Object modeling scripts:
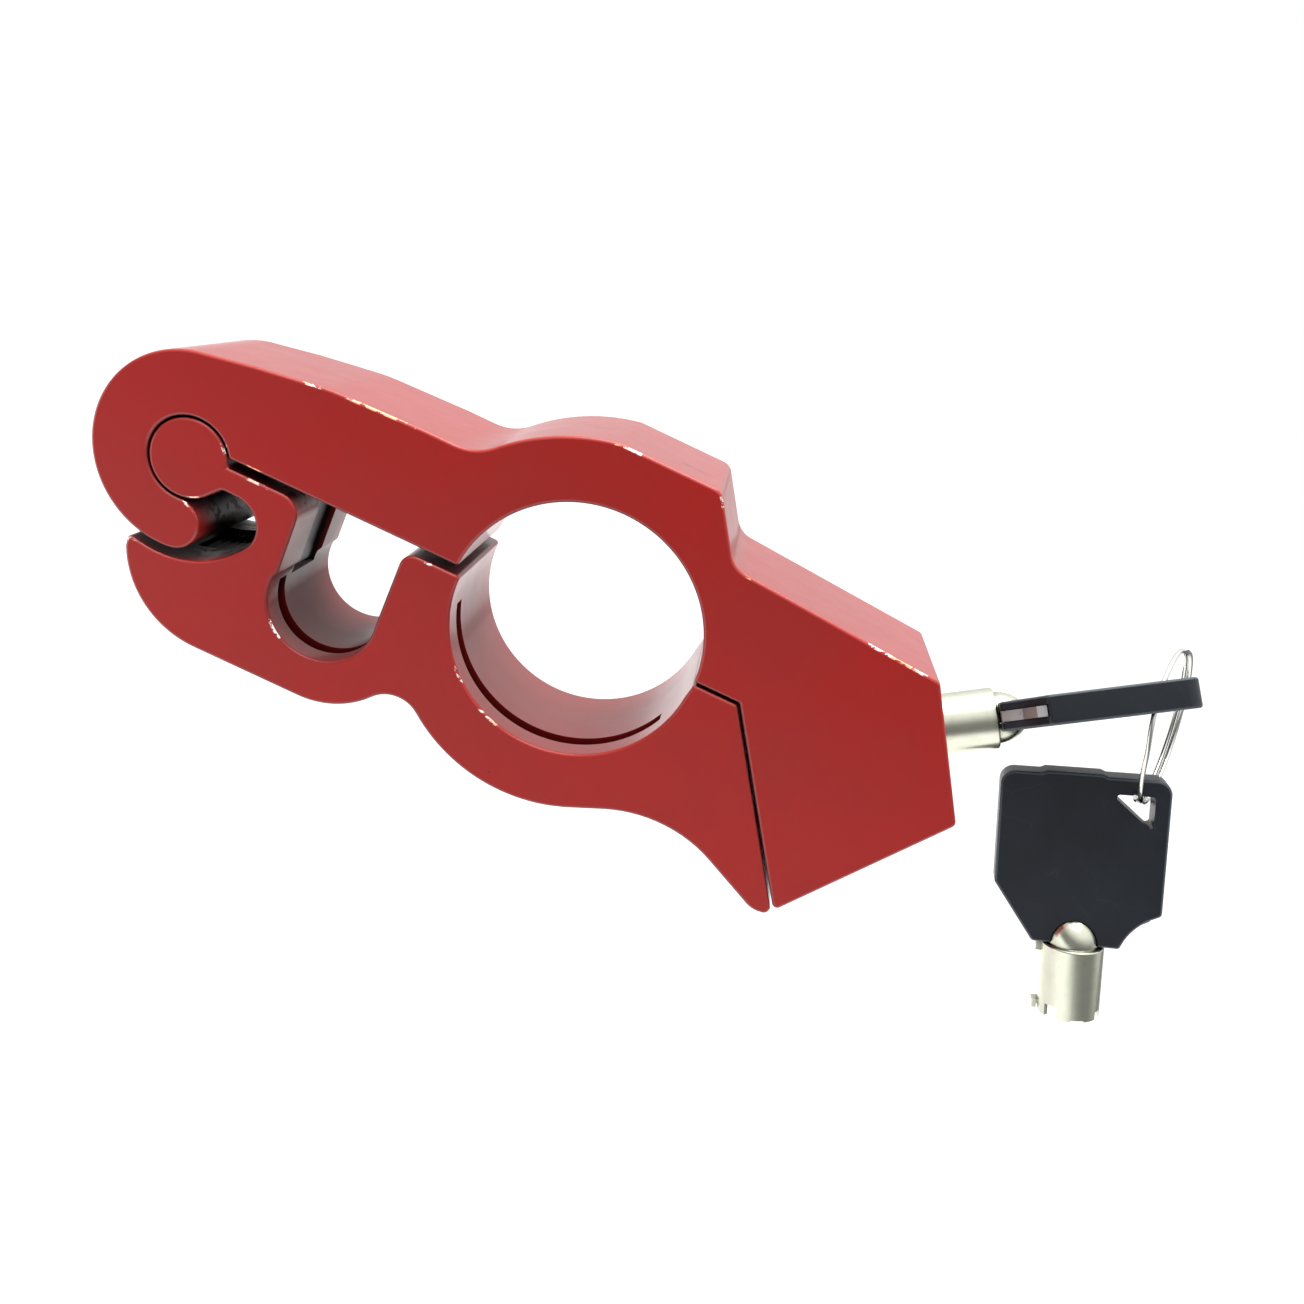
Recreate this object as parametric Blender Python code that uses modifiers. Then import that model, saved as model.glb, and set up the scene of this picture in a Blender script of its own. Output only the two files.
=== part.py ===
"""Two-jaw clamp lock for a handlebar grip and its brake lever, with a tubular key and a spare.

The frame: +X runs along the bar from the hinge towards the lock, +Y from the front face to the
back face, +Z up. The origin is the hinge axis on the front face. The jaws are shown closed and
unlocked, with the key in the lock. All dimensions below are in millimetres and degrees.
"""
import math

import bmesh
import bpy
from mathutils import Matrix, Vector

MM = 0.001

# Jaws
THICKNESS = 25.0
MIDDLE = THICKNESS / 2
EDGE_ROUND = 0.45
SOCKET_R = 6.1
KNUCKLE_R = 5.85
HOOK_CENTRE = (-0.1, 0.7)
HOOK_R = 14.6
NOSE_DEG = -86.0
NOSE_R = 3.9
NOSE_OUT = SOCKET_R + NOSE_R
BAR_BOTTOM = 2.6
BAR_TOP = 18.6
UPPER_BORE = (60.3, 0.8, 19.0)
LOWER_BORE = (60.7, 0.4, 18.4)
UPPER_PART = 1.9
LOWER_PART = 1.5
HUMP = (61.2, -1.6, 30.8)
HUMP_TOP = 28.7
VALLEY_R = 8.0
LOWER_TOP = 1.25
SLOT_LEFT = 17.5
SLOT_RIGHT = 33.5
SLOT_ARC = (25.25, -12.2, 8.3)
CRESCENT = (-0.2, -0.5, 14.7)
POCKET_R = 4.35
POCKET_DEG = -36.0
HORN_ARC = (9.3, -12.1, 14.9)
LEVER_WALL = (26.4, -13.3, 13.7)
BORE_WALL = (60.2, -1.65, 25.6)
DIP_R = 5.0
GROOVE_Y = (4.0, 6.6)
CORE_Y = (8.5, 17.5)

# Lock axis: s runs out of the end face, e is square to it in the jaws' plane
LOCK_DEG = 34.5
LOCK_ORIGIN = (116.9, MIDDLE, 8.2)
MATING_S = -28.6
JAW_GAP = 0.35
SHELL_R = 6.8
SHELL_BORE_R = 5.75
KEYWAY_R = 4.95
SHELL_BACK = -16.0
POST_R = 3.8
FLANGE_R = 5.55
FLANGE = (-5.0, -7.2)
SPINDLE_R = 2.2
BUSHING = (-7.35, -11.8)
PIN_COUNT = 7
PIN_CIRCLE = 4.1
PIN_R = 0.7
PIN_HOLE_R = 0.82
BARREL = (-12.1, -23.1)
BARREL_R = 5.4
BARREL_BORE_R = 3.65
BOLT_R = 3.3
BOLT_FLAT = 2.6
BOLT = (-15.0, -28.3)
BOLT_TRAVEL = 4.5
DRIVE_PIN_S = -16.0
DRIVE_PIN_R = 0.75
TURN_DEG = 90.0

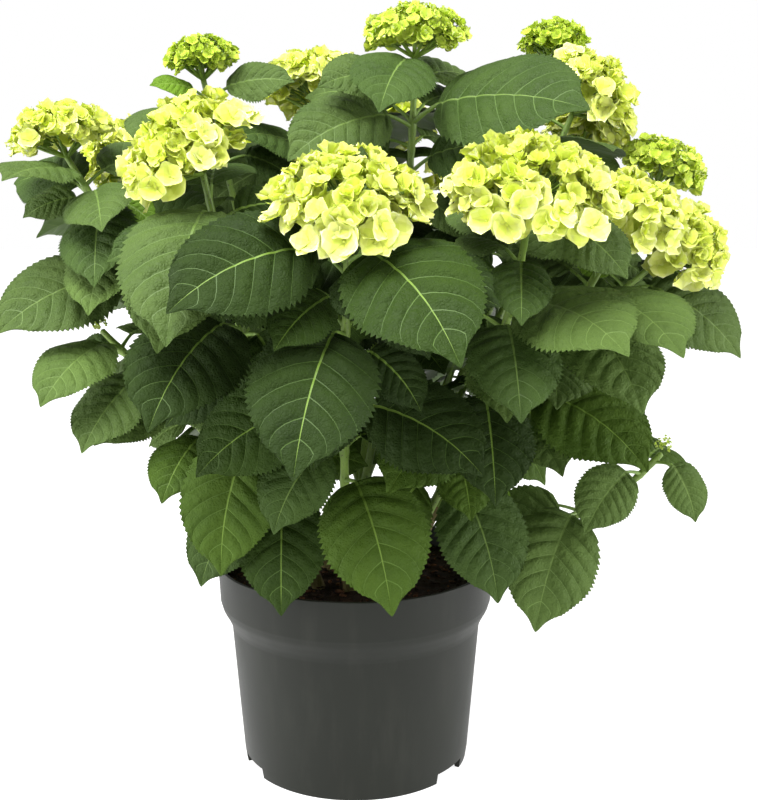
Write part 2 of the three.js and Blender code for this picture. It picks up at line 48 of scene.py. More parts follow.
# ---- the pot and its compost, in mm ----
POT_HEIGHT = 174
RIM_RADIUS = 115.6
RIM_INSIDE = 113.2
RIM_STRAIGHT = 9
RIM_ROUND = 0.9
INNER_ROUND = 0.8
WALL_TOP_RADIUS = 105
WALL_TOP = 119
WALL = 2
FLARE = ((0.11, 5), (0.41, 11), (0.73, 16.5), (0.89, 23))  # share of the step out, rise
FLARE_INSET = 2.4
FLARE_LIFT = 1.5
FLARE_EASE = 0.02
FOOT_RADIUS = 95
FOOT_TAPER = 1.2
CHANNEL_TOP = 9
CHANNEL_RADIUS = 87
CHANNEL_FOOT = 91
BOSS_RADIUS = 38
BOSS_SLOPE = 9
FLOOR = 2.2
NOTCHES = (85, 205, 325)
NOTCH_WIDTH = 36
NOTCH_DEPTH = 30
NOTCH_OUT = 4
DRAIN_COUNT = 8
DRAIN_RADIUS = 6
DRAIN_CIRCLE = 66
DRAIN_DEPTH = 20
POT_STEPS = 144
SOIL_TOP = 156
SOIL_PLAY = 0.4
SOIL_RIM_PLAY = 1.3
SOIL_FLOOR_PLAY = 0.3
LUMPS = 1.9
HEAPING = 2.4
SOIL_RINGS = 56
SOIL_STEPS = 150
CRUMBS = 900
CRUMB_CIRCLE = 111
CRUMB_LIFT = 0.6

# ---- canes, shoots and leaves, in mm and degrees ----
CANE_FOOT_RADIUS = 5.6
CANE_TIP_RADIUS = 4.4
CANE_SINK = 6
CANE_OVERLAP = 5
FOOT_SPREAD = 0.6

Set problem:
Write out word for word only the lines from the start of the entries down to the line with "import math", please, including both ends.

Task response:
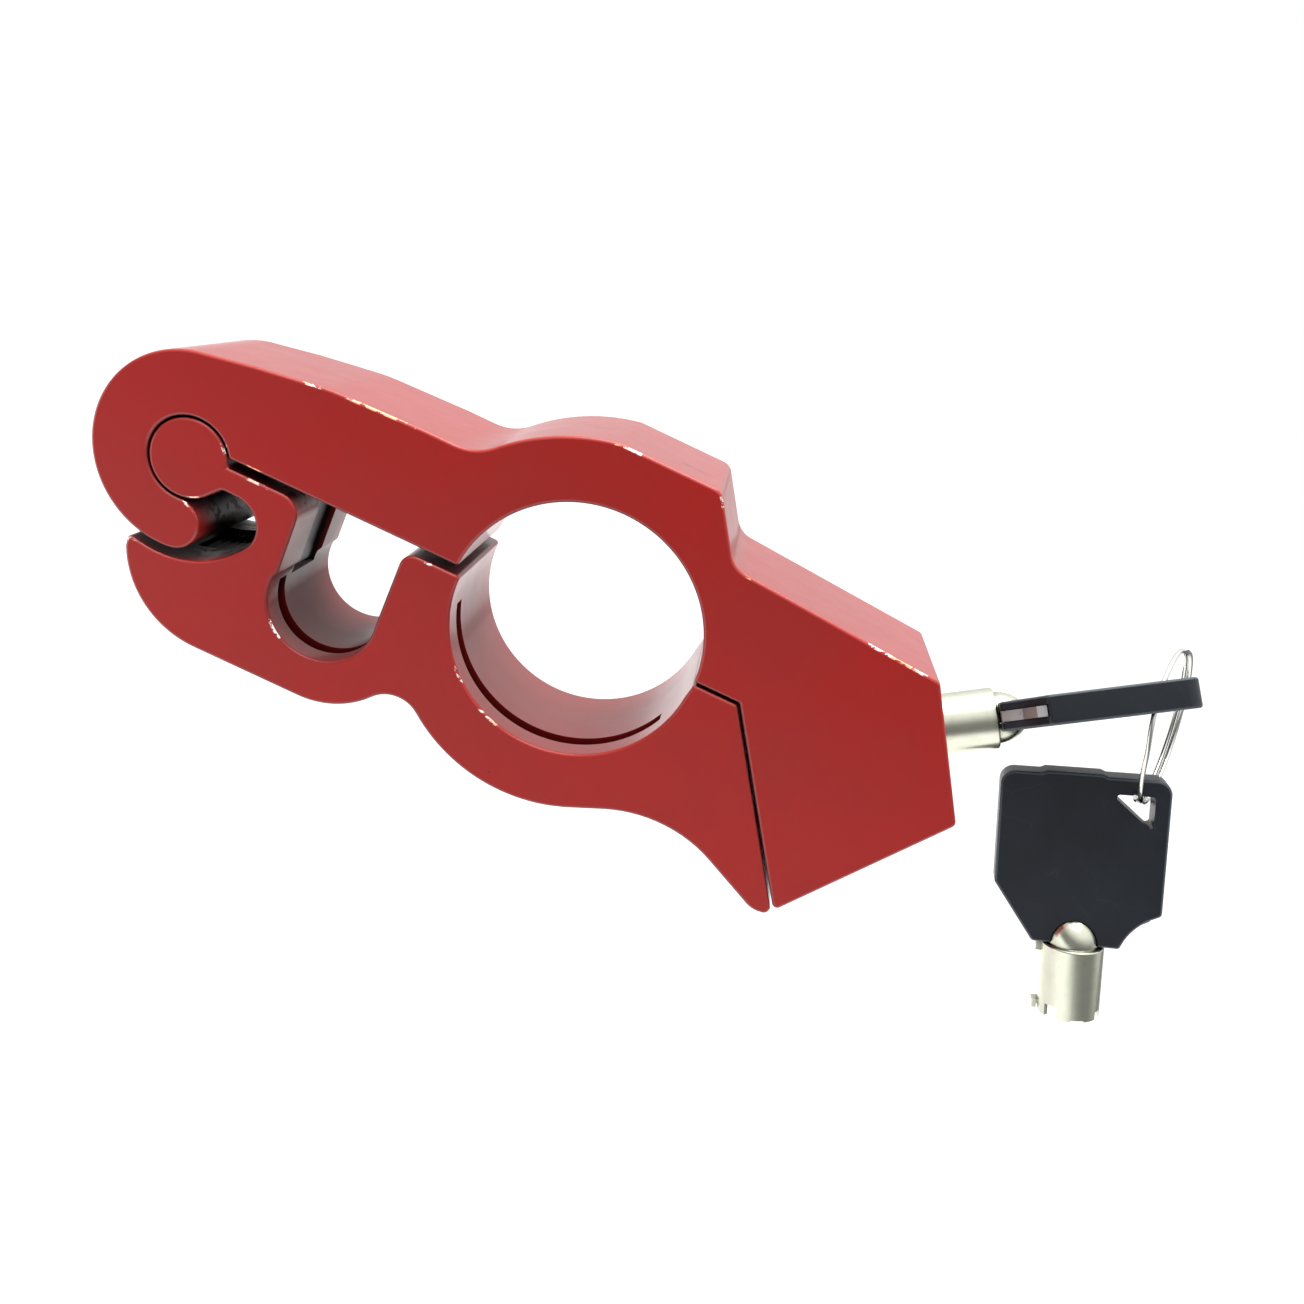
Recreate this object as parametric Blender Python code that uses modifiers. Then import that model, saved as model.glb, and set up the scene of this picture in a Blender script of its own. Output only the two files.
=== part.py ===
"""Two-jaw clamp lock for a handlebar grip and its brake lever, with a tubular key and a spare.

The frame: +X runs along the bar from the hinge towards the lock, +Y from the front face to the
back face, +Z up. The origin is the hinge axis on the front face. The jaws are shown closed and
unlocked, with the key in the lock. All dimensions below are in millimetres and degrees.
"""
import math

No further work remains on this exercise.